Every business may have a different approach to ESG, ideally based on material assessments of your organization’s risks, opportunities, and long-term business strategy. So, whether you’re focused on reducing your carbon footprint or improving your D&I initiatives, it’s essential to communicate exactly what you’re doing, why, and how.

“I think one of the keys for a company to tell its own story is to recognize how and where the story needs to be told,” says Todd Cort, professor at Yale School of Management, and faculty co-director at the Yale Center for Business and the Environment. “Some information needs to go into the financial report, some into the sustainability report, some on product labels and some into your marketing and comms.”
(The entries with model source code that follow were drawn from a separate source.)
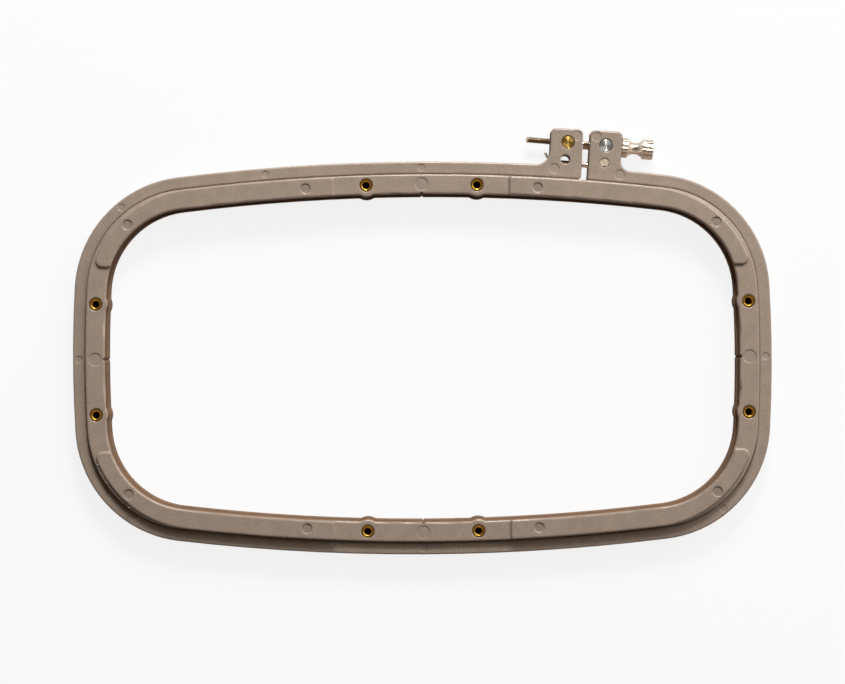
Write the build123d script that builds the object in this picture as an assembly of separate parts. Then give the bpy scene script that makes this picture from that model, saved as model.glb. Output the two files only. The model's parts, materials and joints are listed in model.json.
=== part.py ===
from build123d import *
import math
import os

# Embroidery hoop for a sewing field of 300 by 150 mm, in two moulded rings that nest with
# cloth between them. The outer ring is split, and a thumb screw draws its two ears together.
# The hoop lies flat: +X runs along its long sides, +Y towards the clamp, +Z up.
# Everything is drawn about the middle of the rings and moved at the end, so that the
# origin is the middle of the footprint. Lengths are in millimetres, angles in degrees.

overrun = 1.0                  # how far a cut reaches past the faces that it goes through

# Outline that both rings follow: four bowed sides joined by tangent corners
half_length = 168.5            # middle of the rings to the outside of a short side
half_width = 94.75             # middle of the rings to the outside of a long side
long_side_radius = 990.0       # bow of a long side
short_side_radius = 622.0      # bow of a short side
corner_radius = 56.6

# Outer ring
outer_wall = 6.0
outer_height = 10.0
outer_edge_round = 0.9

# Inner ring
ring_gap = 0.3                 # room between the rings for cloth, all round
inner_wall = 9.55              # width of the rim at its top
inner_height = 12.8
inner_edge_round = 0.9
ledge_width = 0.85             # the lower half of the bore steps in by this much
ledge_height = 5.8
ledge_round = 0.3
foot_round = 0.5

# Raised pads on the four corners of the inner ring
pad_height = 1.2
pad_from_long_middle = 42.2    # along X, where a pad starts on a long side
pad_from_short_middle = 44.3   # along Y, where it ends on a short side
pad_inset_long = 0.25          # step between the rim's edge and the pad, on a long side
pad_inset_short = 1.3          # and on a short side
pad_corner_radius = 52.3
pad_square_round = 1.2         # plan corner of the end on a long side
pad_end_round = 3.2            # outer plan corner of the end on a short side
pad_bore_round = 4.5           # and its corner at the bore
pad_bore_overlap = 1.5         # the pad's plan is drawn this far past the bore, then cut back

# Threaded inserts in bosses, two to a side
insert_pitch = 53.3
insert_radius = 3.175
insert_length = 9.5
insert_fit = 0.02
insert_thread_radius = 1.62    # minor radius of an M4 thread
insert_mouth_round = 0.95
insert_neck_radius = 2.8       # waist between the two knurled bands
insert_neck_length = 2.6
insert_hole_spare = 0.5        # hole below the insert
boss_wall = 2.5
boss_stand = 1.375             # how far a boss stands into the bore, past the middle of its side
boss_foot_round = 2.5

# Witness notches in the bore at the middle of each side
notch_depth = 1.1
notch_angle = 100.0
notch_lean = 6.0               # its root comes out towards the foot of the bore

# Round ejector marks, sunk into the top faces
mark_depth = 0.2
pad_mark_depth = 0.35
side_mark_radius = 3.2
pad_mark_radius = 2.4
rim_mark_radius = 1.75
side_mark_from_edge = 4.8
pad_mark_from_middle = 55.8
pad_mark_angle = 47.5          # place of a corner's mark, about the corner's centre
rim_mark_from_middle = 75.3
rim_mark_angle = 51.2

# Clamp: two ears on the outer ring, drawn together by a screw
clamp_along = 78.7             # from the middle of the long side to the split, along its arc
screw_stand_off = 11.26        # screw's axis outside the ring
screw_lean = 0.55
ear_gap = 3.4
ear_width = 15.6
ear_corner_round = 2.4
nut_setback = 7.15             # nut's axis behind the split
nut_ear_top = 6.6              # ear's end above the nut's axis
nut_ear_lean = 2.3
nut_ear_foot_round = 6.5
nut_ear_lead = 2.0             # rounded corner at the bore, beside the split
pin_setback = 7.8
pin_ear_top = 7.1
pin_ear_lean = 0.9
pin_ear_foot_round = 4.8
pin_ear_lead = 0.9
ear_mark_radius = 2.4
ear_mark_inset = 3.1           # from the split and from the end of the ear
nut_foot_mark_inset = 2.4      # from the side of the ear
nut_foot_mark_depth = 1.6      # inside the ring's outline
pin_foot_mark_inset = 0.2
pin_foot_mark_depth = 2.3

# Pins that the screw goes through
pin_radius = 3.175
pin_fit = 0.05
pin_recess = 0.15              # end faces below the ear's faces
pin_end_chamfer = 0.25
pin_bore_clearance = 0.15

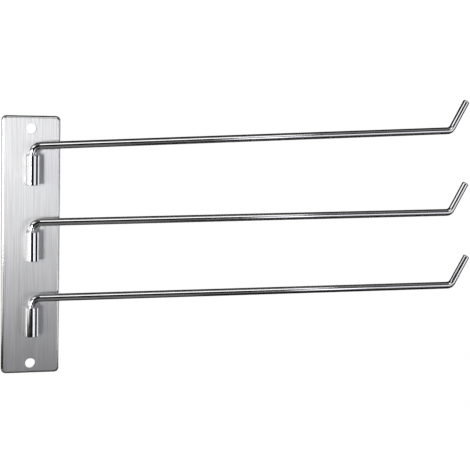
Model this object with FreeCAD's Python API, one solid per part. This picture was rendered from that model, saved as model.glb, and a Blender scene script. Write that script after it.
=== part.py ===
import FreeCAD, Part
import math
import os

# Swing arm towel bar: an upright wall plate with three pivot sleeves, and a bent rod that swings in each.
# Millimetres. The origin is the middle of the plate's wall side, +Z is up, and the room is on the -Y side.
# At rest the arms point to the right (+X), close to the wall.

# --- back plate ---
PLATE_WIDTH = 46.0
PLATE_HEIGHT = 205.0
PLATE_THICKNESS = 3.0
PLATE_CORNER_RADIUS = 4.0
PLATE_EDGE_ROUND = 2.0            # round-over of the room side's edge
SCREW_HOLE_DIAMETER = 8.0
TOP_HOLE_FROM_TOP_EDGE = 10.0
LOWER_HOLE_FROM_LOWER_EDGE = 8.0

# --- row of sleeves ---
TOP_SLEEVE_FROM_TOP_EDGE = 42.0   # plate's top edge to the middle of the highest sleeve
SLEEVE_SPACING = 60.0
SLEEVE_HEIGHT = 23.5
SLEEVE_RIM_WALL = 1.25            # wall left outside the recesses at both ends of the sleeve
SLEEVE_EDGE_ROUND = 0.4
SLEEVE_TO_PLATE_GAP = 0.3         # filled by the weld
WELD_HALF_WIDTH = 4.2             # where the weld meets the plate
WELD_HOLLOW = 0.3                 # how far the weld's flanks dip in
WELD_END_SETBACK = 1.5            # weld stops this far from both ends of the sleeve

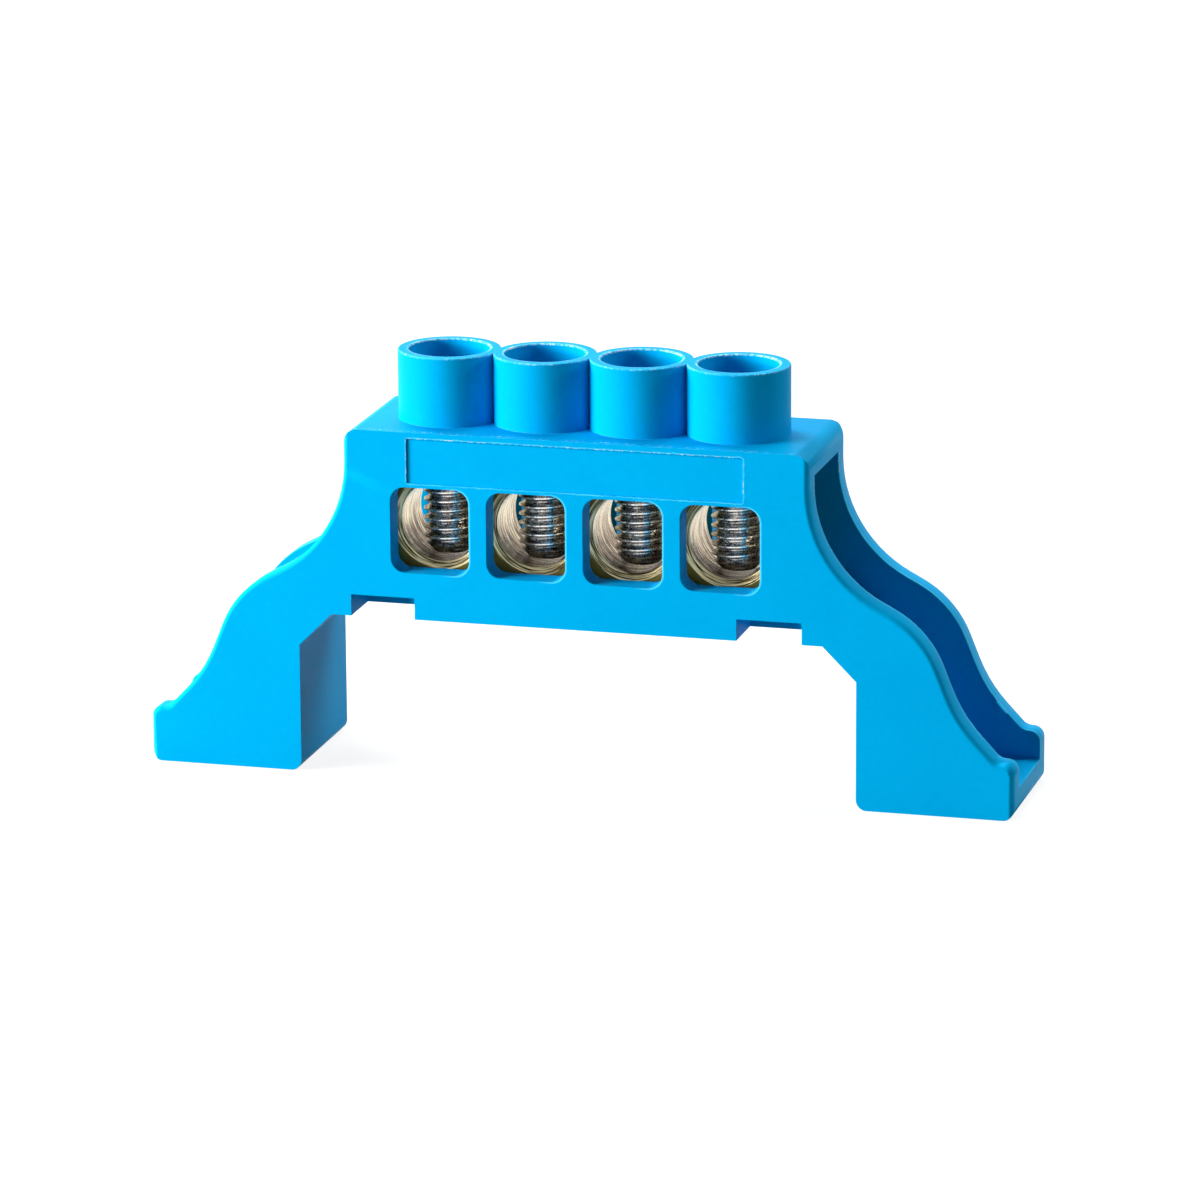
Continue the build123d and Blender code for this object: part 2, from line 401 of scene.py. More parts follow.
# %% [markdown]
# The shaders are built from nodes. One helper adds a node with its settings and links, so that a material reads
# from top to bottom like a recipe. A pattern's scale is worked out from its real size: Object coordinates are in
# metres, so a pattern of 0.3 mm has a scale of 1 / 0.0003.

# %% Adding a node
def add(tree, kind, inputs=None, **settings):
    """Adds a shader node with its settings. An input is filled by a link from another node's output, or by a value."""
    node = tree.nodes.new("ShaderNode" + kind)
    for name, value in settings.items():
        setattr(node, name, value)
    for name, value in (inputs or {}).items():
        if isinstance(value, bpy.types.NodeSocket):
            tree.links.new(value, node.inputs[name])
        else:
            node.inputs[name].default_value = value
    return node


def new_material(name):
    """An empty material, its node tree, and the place on the piece in metres."""
    material = bpy.data.materials.new(name)
    material.use_nodes = True
    material.node_tree.nodes.clear()
    tree = material.node_tree
    return material, tree, add(tree, "TexCoord").outputs["Object"]


def every(size):
    """The texture scale of a pattern whose parts are this many millimetres apart."""
    return 1 / (size * MM)


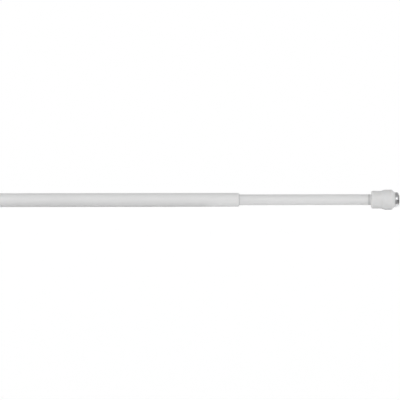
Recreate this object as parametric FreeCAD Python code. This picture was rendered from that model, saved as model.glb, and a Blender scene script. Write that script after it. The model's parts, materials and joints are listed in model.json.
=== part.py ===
"""Telescopic spring tension rod with a twist lock, for a curtain.

Sizes are in millimetres. X runs along the rod and Z is up. The origin is the middle of the pad face on the
thick tube's end, and the telescoping end is toward +X. Everything is turned about the X axis unless it says
otherwise.
"""
import FreeCAD, Part
import os
import math

Vector = FreeCAD.Vector
ORIGIN = Vector(0, 0, 0)
ROD_AXIS = Vector(1, 0, 0)
UP = Vector(0, 0, 1)

# Tubes
outer_tube_diameter = 16.0
outer_tube_wall = 0.6
tube_gap = 1.15
inner_tube_wall = 0.55
inner_tube_length = 372.0
outer_tube_shown = 389.7
inner_tube_shown = 151.7
bead_width = 2.4
bead_depth = 0.4

# End collars, feet and pads
collar_length = 27.6
collar_mouth_wall = 2.35
collar_waist_wall = 2.1
collar_belly_wall = 3.55
collar_waist_from_mouth = 11.6
collar_belly_from_mouth = 14.5
collar_nose_length = 3.8
collar_nose_step = 0.4
collar_mouth_rounding = 2.1
collar_socket_depth = 18.0
collar_nose_wall = 4.0
spigot_length = 10.0
spigot_wall = 1.4
foot_height = 4.1
foot_overhang = 0.65
foot_rim = 2.9
foot_edge_rounding = 2.2
foot_stem_radius = 2.5
foot_groove_depth = 0.6
foot_tail = 1.0
pad_thickness = 2.0
pad_proud = 0.5
pad_groove = 0.45
clip_thickness = 0.5
clip_rim = 1.3
clip_slot = 0.6
clip_slots = 6

# Lock and spring
spring_travel = 25.0
spring_length = 62.0
spring_wire = 1.0
spring_active_turns = 13
spring_end_turns = 1
plug_length = 12.0
plug_flange = 1.0
plug_wall = 2.2
plug_web = 3.0
bush_wall = 1.7
stem_head_length = 3.0
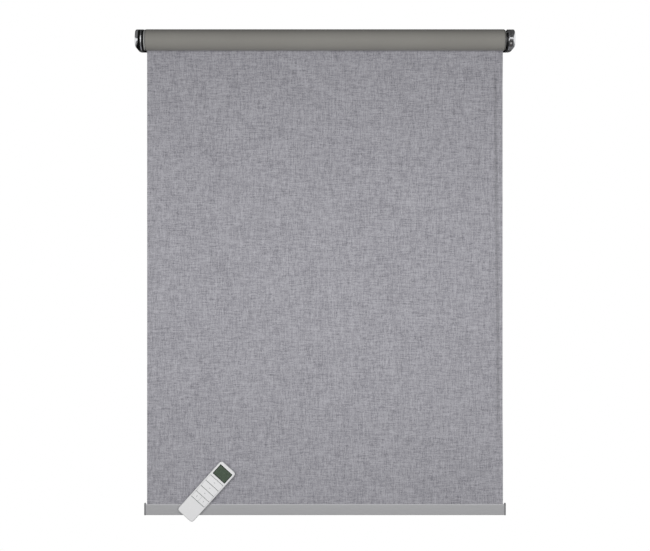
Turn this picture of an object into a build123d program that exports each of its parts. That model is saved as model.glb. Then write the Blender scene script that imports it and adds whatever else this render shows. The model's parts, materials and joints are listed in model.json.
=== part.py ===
from build123d import *
import math
import os

# Motorised roller blind with a hand-held remote control.
# X runs across the window, Y into the wall and Z up. The wall is the plane Y = 0, the room is
# at negative Y, and the origin is the centre of the four wall-screw holes.

# Fabric, roller tube and drop
fabric_width = 800.0
fabric_thickness = 0.5
fabric_drop = 1040.0  # roller axis down to the top of the bottom bar
reserve_turns = 10  # turns of fabric left on the tube
tube_radius = 19.0
tube_wall = 1.3
tube_overhang = 1.2  # tube beyond each fabric edge
tube_rib_width = 2.0  # two ribs inside the tube, which the plug and the drive wheel grip
tube_rib_height = 1.6
tube_rib_angles = (120, 240)
axis_to_wall = 38.0

# Spline groove of the tube and the strip that locks the fabric in it
groove_mouth = 2.0
groove_width = 4.4
groove_depth = 2.4
groove_lip = 0.9
groove_wall = 0.9
spline_width = 3.6
spline_height = 1.5
spline_corner = 0.4

# Brackets
ear_radius = 23.5
ear_thickness = 3.0
ear_gap = 4.1  # tube end to the inner face of each ear
flange_thickness = 3.0
flange_reach = 12.2  # wall flange beyond the outer face of the ear
flange_half_height = 21.4
flange_corner = 3.0
screw_spacing = 28.0
screw_radius = 2.25
screw_offset = 6.4  # screw line beyond the outer face of the ear
gusset_leg = 8.0
gusset_thickness = 2.2
gusset_height = 5.5
motor_ear_top = 14.0  # the ear of the motor side stops at this height
pin_boss_radius = 7.0  # boss around the hole for the idler pin
pin_boss_height = 1.5

# Bracket covers
cover_width = 14.6
cover_wall = 1.6
cover_end_wall = 2.0
cover_rounding = 3.6
cover_lower_rounding = 12.0  # lower outer corner, seen from the room
cover_edge = 0.7  # rounding of the open edge
lip_setback = 1.2  # lip over the low ear, behind the inner face of that ear
cover_lift = 0.3  # gap to the wall
cover_rib_count = 3
cover_rib_depth = 0.9
cover_rib_gap = 1.1
tab_width = 3.0  # tabs that hold a cover in the ear
tab_thickness = 1.6
tab_from_wall = 13.0
tab_height = 10.0
tab_grip = 2.2  # depth in the ear

# Idler end
plug_flange_radius = 23.0
plug_flange_thickness = 3.0
plug_flange_edge = 0.8
plug_length = 44.0
plug_pocket_radius = 9.0
plug_front_wall = 6.2
retainer_thickness = 3.0
bush_radius = 6.5
pin_radius = 4.0
pin_tip_radius = 3.0
pin_tip_edge = 0.8
pin_travel = 8.0
pin_retreat = 1.4  # pressed tip behind the inner face of the ear
pin_collar_radius = 7.2
pin_collar_length = 3.0
spring_wire = 1.1
spring_radius = 6.2
spring_turns = 7
spring_steps = 8  # straight lengths in a turn

# Motor, from the head inwards
motor_radius = 13.0
casing_wall = 0.8
crown_sleeve = 12.0
crown_flange_radius = 22.5
crown_flange_thickness = 1.4
head_collar_radius = 15.0
head_spigot = 22.0
head_in_casing = 4.0  # the casing ends this far inside the tube
neck_width = 12.0
neck_front = 9.0  # neck reaches this far in front of the axis
pod_radius = 20.6
pod_width = 10.8
pod_edge = 1.5
pod_clearance = 1.2  # pod to the wall of its cover at the rounded corner
facet_distance = 19.0  # control facet from the roller axis
facet_tilt = 28.0  # facet normal below the horizontal, degrees
facet_margin = 0.7  # window of the cover around the controls
facet_step = 4.6  # spacing of port, button and light on the facet
port_width = 7.6
port_height = 2.6
port_depth = 6.0
port_corner = 1.0
port_sheet = 0.4  # sheet metal of the charging socket
tongue_width = 4.6
tongue_thickness = 0.6
button_radius = 2.3
button_travel = 1.0
button_proud = 1.8
button_well = 6.0
button_edge = 0.4
light_radius = 1.1
light_depth = 2.0
light_proud = 0.4
board_length = 74.0
board_width = 19.0
board_thickness = 1.6
board_height = 3.0  # above the roller axis
radio_length = 14.0
radio_width = 12.0
radio_height = 3.0
chip_side = 9.0
chip_height = 1.2
driver_length = 6.0
driver_width = 5.0
driver_height = 1.6
capacitor_radius = 3.0
capacitor_height = 6.5
first_part_at = 0.7  # middle of the first part, as a share of the spacing
cell_radius = 9.1
cell_length = 65.0
cell_count = 2
cell_gap = 2.0
cell_tip_radius = 3.0
cell_tip = 1.5
chassis_opening = 12.0  # slot along the top of the inner chassis
chassis_end_wall = 2.0
dc_motor_length = 40.0
dc_motor_edge = 1.0
dc_motor_boss_radius = 3.2
dc_motor_boss = 0.7
dc_motor_bore = 8.0
motor_stack_gap = 3.0  # between the parts inside the casing
shaft_radius = 1.15

# Two-stage planetary gearbox
gear_module = 0.75
sun_teeth = 9
planet_teeth = 9
ring_teeth = 27
planet_count = 3
pressure_angle = 25.0
addendum = 0.8
dedendum = 1.05
backlash = 0.12
gear_width = 5.5
gear_end_gap = 0.4
carrier_thickness = 2.0
carrier_pin_radius = 1.2
carrier_rim = 0.6  # plate beyond the pins
gearbox_end_wall = 3.6
gearbox_end_space = 1.0  # free at each end of the housing
output_radius = 4.0
output_flat = 0.7  # depth of each of the two flats of the output shaft
wheel_to_gearbox = 1.0
drive_wheel_width = 16.0
drive_wheel_hub = 8.0
drive_wheel_rim = 4.6
drive_wheel_spokes = 6
drive_wheel_spoke = 2.2
drive_screw_radius = 1.5
drive_screw_length = 9.0
drive_screw_head = 2.4
drive_screw_rim = 1.5  # head beyond the output shaft

# Bottom bar
bar_thickness = 9.0
bar_height = 24.5
bar_wall = 1.2
bar_overhang = 3.0  # beyond each fabric edge
bar_bulge = 0.6  # crown of the front and back faces
bar_rounding = 1.6
bar_slot = 1.8
bar_spline_radius = 1.7
bar_spline_depth = 2.4  # rod below the top wall of the bar
bar_cap_thickness = 3.0
bar_cap_rise = 2.6
bar_cap_margin = 0.6
bar_cap_spigot = 12.0
bar_cap_edge = 0.8
bar_cap_wall = 1.3  # wall of the spigot
bar_cap_crown = 1.5  # narrow flat that stays on the rounded top
bar_cap_floor = 0.6

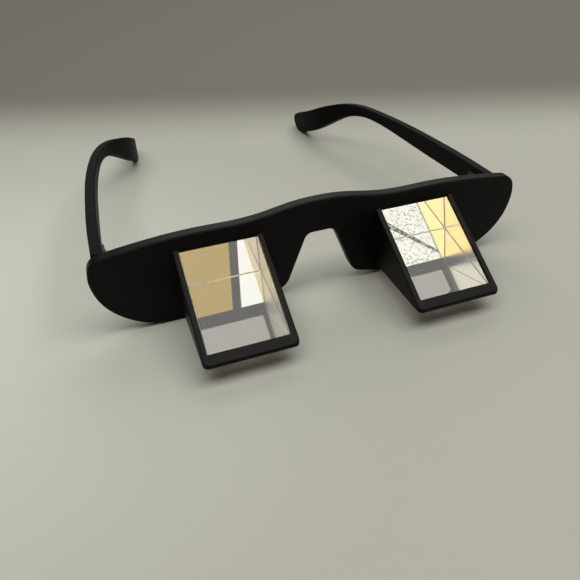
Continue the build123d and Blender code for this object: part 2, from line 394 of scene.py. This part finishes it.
class Materials:
    """Builds the node materials."""

    def __init__(self) -> None:
        """Builds the shared grain first."""
        self.grain = Grain()

    def solid(self, finish: Finish) -> bpy.types.Material:
        """Builds a plastic or metal finish with a fine grain.

        Args:
            finish: The numbers of the finish.

        Returns:
            The material.
        """
        material = new_material(finish.name)
        tree = material.node_tree
        shader = tree.nodes["Principled BSDF"]
        shader.inputs["Metallic"].default_value = finish.metallic
        shader.inputs["Specular IOR Level"].default_value = finish.specular
        grain = self.grain.place_in(tree, finish)
        bump = tree.nodes.new("ShaderNodeBump")
        bump.inputs["Distance"].default_value = finish.relief
        tree.links.new(grain.outputs["Colour"], shader.inputs["Base Color"])
        tree.links.new(grain.outputs["Roughness"], shader.inputs["Roughness"])
        tree.links.new(grain.outputs["Height"], bump.inputs["Height"])
        tree.links.new(bump.outputs["Normal"], shader.inputs["Normal"])
        return material

    def add_painted_pocket_light(self, material: bpy.types.Material, pocket_light: PaintedPocketLight) -> None:
        """Paints pale light into the prism pockets, along their lower rear corner and on their sides,
        standing in for the light that the ground glass scatters.

        The side walls are where ||x| - spacing| is the wall's distance, in front of the rear
        wall, over the floor of the pocket and under the window.

        Args:
            material: The front's material.
            pocket_light: The numbers of the painted light.
        """
        tree = material.node_tree
        base = tree.nodes["Principled BSDF"].inputs["Base Color"]
        across, flat = prism_place(tree)
        inside = reckon(tree, "LESS_THAN", across, pocket_light.wall + pocket_light.tolerance)
        corner = near_edge(tree, flat, pocket_light.edge, pocket_light.reach)
        split = tree.nodes.new("ShaderNodeSeparateXYZ")
        tree.links.new(flat, split.inputs["Vector"])
        y, z = pocket_light.edge
        lift = measure(tree, "DOT_PRODUCT", flat, pocket_light.slope)
        sides = reckon(tree, "COMPARE", across, pocket_light.wall, pocket_light.tolerance)
        for limit in (
            reckon(tree, "LESS_THAN", split.outputs["Y"], y + pocket_light.tolerance),
            reckon(tree, "GREATER_THAN", split.outputs["Z"], z - pocket_light.tolerance),
            reckon(tree, "LESS_THAN", lift, pocket_light.height),
        ):
            sides = reckon(tree, "MULTIPLY", sides, limit)
        # Mask of the painted light: the lower rear corner inside the pocket, and the side walls.
        share = reckon(tree, "MAXIMUM", reckon(tree, "MULTIPLY", inside, corner), sides)
        # Blends the pale painted light over the front's colour.
        tree.links.new(blend(tree, share, base.links[0].from_socket, pocket_light.colour), base)

    def glass(self, finish: PrismFinish) -> bpy.types.Material:
        """Builds the prism glass: polished, but ground on the side faces and the bevels.

        A point's distance across from its prism's middle, ||x| - spacing|, tells the side faces
        and their bevels, and its distance from a long edge in the YZ plane tells that edge's
        bevel.

        Args:
            finish: The numbers of the glass.

        Returns:
            The material.
        """
        material = new_material(finish.name)
        tree = material.node_tree
        shader = tree.nodes["Principled BSDF"]
        shader.inputs["IOR"].default_value = finish.refraction
        shader.inputs["Transmission Weight"].default_value = 1.0

        across, flat = prism_place(tree)
        sides = reckon(tree, "GREATER_THAN", across, finish.half_width + finish.bevel)
        past_face = reckon(tree, "GREATER_THAN", across, finish.half_width)
        bevels = reckon(tree, "SUBTRACT", past_face, sides)
        for edge in finish.edges:
            near = near_edge(tree, flat, edge, finish.edge_reach)
            bevels = reckon(tree, "MAXIMUM", bevels, near)
        on_sides = reckon(tree, "MULTIPLY", sides, finish.roughness)
        on_bevels = reckon(tree, "MULTIPLY", bevels, finish.bevel_roughness)
        rough = reckon(tree, "MAXIMUM", on_sides, on_bevels)
        colour = blend(tree, sides, finish.clear, finish.ground)
        tree.links.new(rough, shader.inputs["Roughness"])
        tree.links.new(colour, shader.inputs["Base Color"])
        return material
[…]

It’s also important to think creatively about what that information can be. “We think that stakeholders just want data to compare. But that’s only one part of the strategy,” Cort adds. “Increasingly, investors are looking for more of a mosaic of information. They’re looking for qualitative descriptions, risk analysis, and governance structures for mitigating those risks.”

Being public about ESG initiatives, investments, and progress is clearly the next step for companies that value them. Giving consumers and investors a way to hold businesses accountable strengthens the relationship by making them more engaged stakeholders. And by declaring and holding themselves to the goals they set for themselves, organizations can help enact systemic change across corporate America by encouraging other organizations to do the same.

Illustration: Atelier Avocado

Building for better tomorrows

Talking about ESG means talking about the future. Why does your company care about ESG issues, and what are you doing today to make the world a better place tomorrow?

The companies that most successfully communicate their ESG story make it a pervasive part of their organizational culture. Beginning with internal messaging, leaders must be open and transparent about their ESG goals and objectives, and particularly about how they’re connected to the overall business strategy. This way, everyone involved, from the chairman of the board to the most recently hired employee, understands their value and can talk about them.

“ESG touches everything,” says Scott Flynn, vice chair of audit at KPMG. “So when you think about developing and articulating your ESG strategy, it has to be an enterprise-wide effort, from operations to HR to investor relations to customer service. Ultimately, if your employees truly believe and understand the company’s ESG efforts, and they start speaking about it, that can be an incredibly powerful voice.”

Of course, external communications are equally important. ESG disclosures can be woven into reporting about the company’s major goals and initiatives on your quarterly earnings calls. And, leading companies are also starting to proactively release their own data-rich ESG summary reports like this one from Prudential, as well as focused DEI reports like this one from Microsoft. As employees, customers, and investors become more savvy about ESG, they’ll also more wary of greenwashing—and rightly so. People will look for leaders on the cutting edge of ESG reporting, those who can talk about the full value of ESG initiatives, investment, and progress, which may never be captured solely by metrics or financial statements.

That will include leaders taking tangible steps to build equity in and improve their own workplaces. “Investors are responding to the pressures coming from consumers, and recognizing that sustainability can help their corporate bottom line,” says Dorceta Taylor, professor of environmental justice at Yale School of the Environment. “But we cannot achieve lasting sustainability in the environmental space with workforces and leadership structures that lack racial and ethnic diversity or gender diversity.”

Ultimately, doing all those things, and doing them publicly, could help motivate entire industries to do so. “It’s much easier for me to steer a battleship if I know that another battleship is already going in that direction,” says Cort, adding that clearer, more standardized ESG metrics will allow companies and industries to measure and compare their progress—not to compete, but to be inspired and motivated to seek out ESG opportunities that make sense for that specific organization.

“I think the real opportunity that’s associated with meaningful ESG engagement is how to unlock new value through new ways of doing things,” Flynn says. “Investing in ESG creates more space to think about bigger innovations and experiments and possibilities. More and more, we’ll see leaders weave ESG into the framework of their business. It’ll be part of strategy, risk management, operations, culture, and talent. But the specifics are always going to vary, company by company. You’ve got a unique set of stakeholders, with unique risks and opportunities, so your journey is going to be unique. The most important thing will be how you respond to that reality — not with cookie cutter approaches, but by looking at what’s relevant to your strategy and sharing your unique ESG story.”